Ireland’s total contribution to the Food and Agriculture Organization (FAO) of the UN, which leads international efforts to defeat hunger, was €26 million from 2014 to 2020.

The largest share of Ireland’s voluntary funding during this time period went to FAO’s efforts to “increase the resilience of livelihoods to threats and crises and in its work to eradicate hunger, food insecurity and malnutrition”, according to the Department of Agriculture.

Minister for Agriculture, Food and the Marine Charlie McConalogue and the Director-General of the FAO QU Dongyu attended a virtual ceremony today (Wednesday, March 10) to launch a new publication, ‘FAO + Ireland: Partnering for a peaceful, equal and sustainable world’.

Minister McConalogue said that Ireland is “proud to join forces with FAO in tackling the root causes of hunger and poverty”.

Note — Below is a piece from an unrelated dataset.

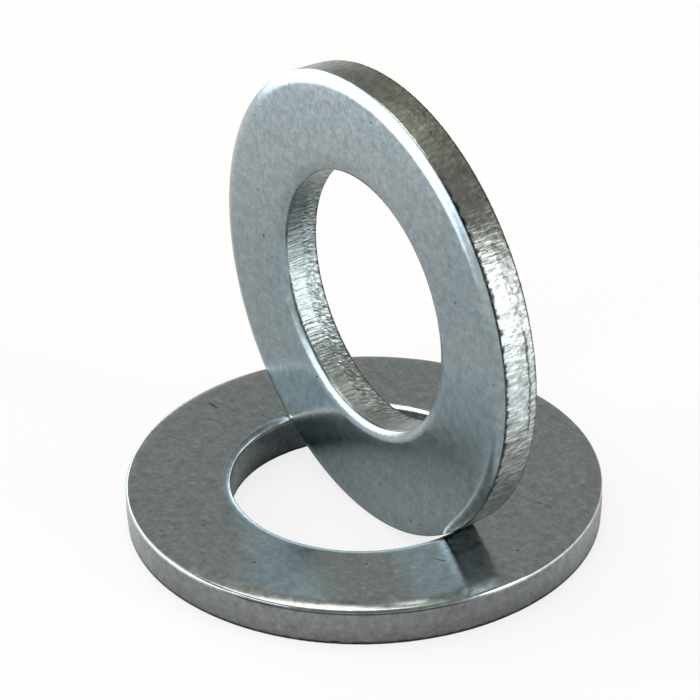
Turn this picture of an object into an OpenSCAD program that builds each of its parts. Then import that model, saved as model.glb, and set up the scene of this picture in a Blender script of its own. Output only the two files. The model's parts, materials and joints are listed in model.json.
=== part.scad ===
// Pair of stamped flat washers: one lies flat, its twin stands on edge in the bore of the first.
// Origin: on the lying washer's axis, at its underside. +Z is up, and the standing washer's
// rolled face looks along -Y. Sizes are in millimetres.

/* [Washer] */
// Outside diameter
outer_d = 34; // [31:0.5:38]
// Bore diameter
bore_d = 19; // [17:0.5:21]
// Thickness
thick = 3; // [2.4:0.1:4]
// How far above its centre the standing washer's bore was punched
bore_drift = 0.3; // [0:0.05:0.5]

/* [Rolled edges] */
// Width of the rolled-over rim, measured across the face
rim_roll_w = 0.9; // [0.4:0.1:1.4]
// Depth of the rolled-over rim, measured down the wall
rim_roll_h = 0.4; // [0.2:0.05:0.7]
// Width of the rolled-over edge of the bore, measured across the face
bore_roll_w = 0.7; // [0.3:0.1:1.2]
// Depth of the rolled-over edge of the bore, measured down the wall
bore_roll_h = 0.4; // [0.2:0.05:0.7]

/* [Sheared walls] */
// Height of the smooth sheared band on the rim
rim_smooth_h = 1.3; // [0.6:0.1:1.5]
// Height of the smooth sheared band in the bore
bore_smooth_h = 1.2; // [0.6:0.1:1.5]
// How far the torn part of a wall draws back by the time it meets the far face
tear_set = 0.08; // [0.04:0.01:0.2]
// Broken corner where a torn wall meets the far face
far_corner = 0.1; // [0.05:0.01:0.2]

/* [Seat] */
// Gap left between the standing washer and the rolled edge that it leans against
seat_gap = 0.02; // [0.01:0.01:0.1]

/* [Hidden] */
zinc = [0.63, 0.66, 0.67];
round_fn = 180;
roll_steps = 9;
seat_steps = 200;
cut_over = 1;
outer_r = outer_d / 2;
bore_r = bore_d / 2;

// Point on the quarter ellipse of a rolled edge: share 0 is on the wall and 1 is on the face.
// Side is 1 where the metal lies inside the wall and -1 where it lies outside.
function roll_point(wall_r, side, roll_w, roll_h, share) =
    [wall_r - side * roll_w * (1 - cos(90 * share)), thick - roll_h * (1 - sin(90 * share))];

// One wall from the far face up to the rolled face, with its broken corner, torn part,
// smooth band and rolled edge
function wall_points(wall_r, side, smooth_h, roll_w, roll_h) = concat(
    [
        [wall_r - side * (tear_set + far_corner), 0],
        [wall_r - side * tear_set, far_corner],
        [wall_r, thick - roll_h - smooth_h]
    ],
    [for (i = [0 : roll_steps]) roll_point(wall_r, side, roll_w, roll_h, i / roll_steps)]
);

// Radius of the lying washer's bore at a height above its underside, on its smooth band or its roll
function bore_r_at(z) =
    let (rise = max(0, z - thick + bore_roll_h) / bore_roll_h)
    bore_r + bore_roll_w * (1 - sqrt(max(0, 1 - rise * rise)));

// Heights at which the standing washer can meet the bore
seat_heights = [for (i = [0 : seat_steps]) thick * i / seat_steps];

// Square of how far from the bore's axis a standing ring fits, at its tightest height
function reach_squared(ring_r, lift) = min([
    for (z = seat_heights)
        pow(bore_r_at(z), 2) - pow(ring_r, 2) + pow(outer_r + lift - z, 2)
]);

// Lift above the ground at which a ring fits the bore at a given distance from its axis
function lift_at(ring_r, distance) = max([
    for (z = seat_heights)
        z - outer_r + sqrt(max(0, pow(ring_r, 2) + pow(distance, 2) - pow(bore_r_at(z), 2)))
]);

// The standing washer meets the bore at the end of its torn part, or of its smooth band.
torn_r = outer_r - tear_set;
smooth_to_far = thick - rim_roll_h - rim_smooth_h;
// It stands on the ground where the bore lets it down that far, and else hangs on the rolled edge.
needed_lift = max(lift_at(torn_r, thick / 2), lift_at(outer_r, thick / 2));
stand_lift = needed_lift > 0 ? needed_lift + seat_gap : 0;
torn_reach = sqrt(reach_squared(torn_r, stand_lift)) + far_corner;
smooth_reach = sqrt(reach_squared(outer_r, stand_lift)) + smooth_to_far;
// It leans back from the axis until it meets the rolled edge of the bore.
stand_back = min(torn_reach, smooth_reach) - seat_gap;

// The disc that is stamped out, on its far face and with its rolled edge up
module blank() {
    rotate_extrude($fn = round_fn)
        polygon(concat(
            [[0, 0]],
            wall_points(outer_r, 1, rim_smooth_h, rim_roll_w, rim_roll_h),
            [[0, thick]]
        ));
}

// What the punch takes out of the blank, run past both faces
module punched_hole() {
    rotate_extrude($fn = round_fn)
        polygon(concat(
            [[0, -cut_over], [bore_r + tear_set + far_corner, -cut_over]],
            wall_points(bore_r, -1, bore_smooth_h, bore_roll_w, bore_roll_h),
            [[bore_r + bore_roll_w, thick + cut_over], [0, thick + cut_over]]
        ));
}

module stamped_washer(drift) {
    difference() {
        blank();
        translate([0, drift, 0])
            punched_hole();
    }
}

module lying_washer() {
    color(zinc)
        stamped_washer(0);
}

module standing_washer() {
    color(zinc)
        translate([0, stand_back, outer_r + stand_lift])
            rotate([90, 0, 0])
                stamped_washer(bore_drift);
}

lying_washer();
standing_washer();
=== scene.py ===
"""Looks of a pair of stamped, zinc-plated flat washers: one lies flat, its twin stands in its bore.

Lengths are millimetres in the washers' own frame, with the washer's axis along Z and its rolled
face up, until a finished mesh is scaled to metres.
"""

import json
import logging
import math
from dataclasses import dataclass, field
from enum import Enum
from typing import Any

import bmesh
import bpy
from mathutils import Matrix, Vector, noise

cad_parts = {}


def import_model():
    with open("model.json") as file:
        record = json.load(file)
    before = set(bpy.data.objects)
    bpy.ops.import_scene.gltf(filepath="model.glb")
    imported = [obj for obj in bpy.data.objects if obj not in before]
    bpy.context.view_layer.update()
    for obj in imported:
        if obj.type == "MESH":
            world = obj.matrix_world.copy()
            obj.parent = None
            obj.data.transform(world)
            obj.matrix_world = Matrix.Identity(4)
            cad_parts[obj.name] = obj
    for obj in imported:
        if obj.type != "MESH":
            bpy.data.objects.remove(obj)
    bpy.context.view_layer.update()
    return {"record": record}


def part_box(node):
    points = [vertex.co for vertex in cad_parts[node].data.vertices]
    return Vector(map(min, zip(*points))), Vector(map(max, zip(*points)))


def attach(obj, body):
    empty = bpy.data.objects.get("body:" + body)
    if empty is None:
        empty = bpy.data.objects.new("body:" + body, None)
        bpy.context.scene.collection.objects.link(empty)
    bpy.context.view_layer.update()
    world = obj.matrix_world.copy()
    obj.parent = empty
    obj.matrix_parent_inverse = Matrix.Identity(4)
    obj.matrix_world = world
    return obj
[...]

“Taking a food systems approach, Ireland and FAO are finding new and better ways to promote sustainable agriculture and to achieve multiple Sustainable Development Goals,” the minister added.

Image source: ©FAO

‘These efforts resonate deeply with Irish farm families’

Ireland became a member of the FAO in 1946 and over those 75 years, “has remained a committed partner in the global fight against hunger and malnutrition”.

“This report demonstrates the valuable contribution that Ireland, through its partnership with FAO, has made to the lives and livelihoods of smallholder farmers and their families throughout the world,” the minister continued.

I know that these efforts resonate deeply with Irish farm families.

Ireland’s 2020 annual subscription to the UN FAO was €1.64 million.

Additional funding of €2.14 million was also provided for specific FAO projects, which included: improving food security for refugees in the conflict-affected area of the Lake Chad basin; enhancing surveillance and control of the desert locust invasion in Kenya; and support of the UN Food Systems Summit action track on access to safe and nutritious food.